| Semester and Year | FA 2012 |
| Course Number | IDSEM-UG1714 |
| Section | 001 |
| Instructor | A.B. Huber |
| Days | Wed |
| Time | 3:30 PM - 6:10 PM |
| Units | 4.0 |
| Level | U |
| Foundation Requirement | HUM |
Same as COLIT-UA 800.002.
The social theorist and philosopher Michel Foucault argued that critique is a powerful form of insubordination and a crucial “instrument for those who fight, resist, and who no longer want what is.” Might critical philosophy help us combat forms of injustice that appear resilient even to collective disobedience and direct action, and if so how? In this seminar we will consider the history and politics of critique: what is the nature of the persistent resistance to what is broadly called theory , and can theory, or perhaps some form of theorizing, be a meaningful mode of political resistance? If, for instance, we come to understand power as making the world and not simply dominating it, might this shift engender alternative and productive forms of political contestation and new social imaginaries?

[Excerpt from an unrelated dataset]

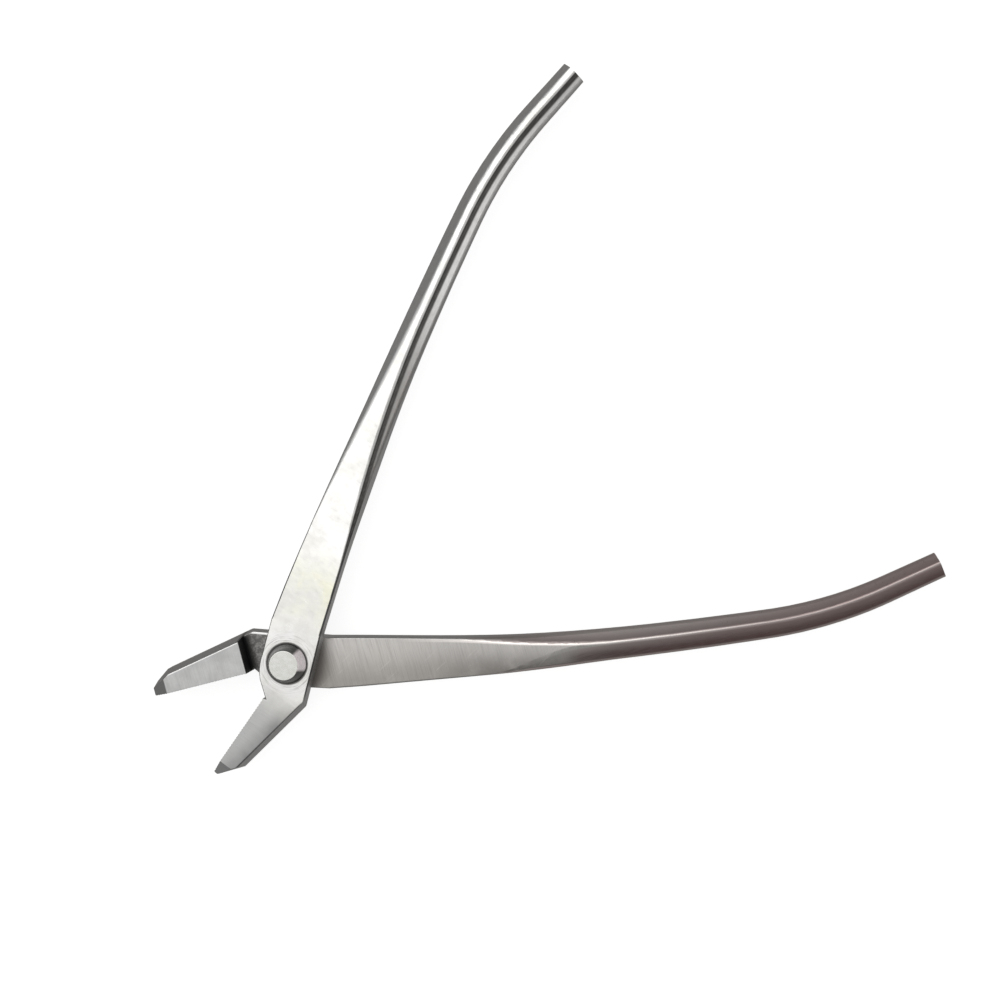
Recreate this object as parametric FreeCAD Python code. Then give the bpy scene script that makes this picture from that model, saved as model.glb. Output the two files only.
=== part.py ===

The seminar begins with a consideration of the uneasy place of critique in the western philosophical tradition, reading Plato, Kant, Marx, Foucault, and Butler among others in order to establish a sense of how critique emerges as a technique, art, or ethos that interrogates the shifting, historically specific relationships between power, truth and the subject. Together we will ask after the conditions of what can and cannot be thought or said, and how these conditions tend to shape our formation as gendered, racialized, and liberal subjects. Possible authors include: Spivak, Mahmood, Chuh, Brown.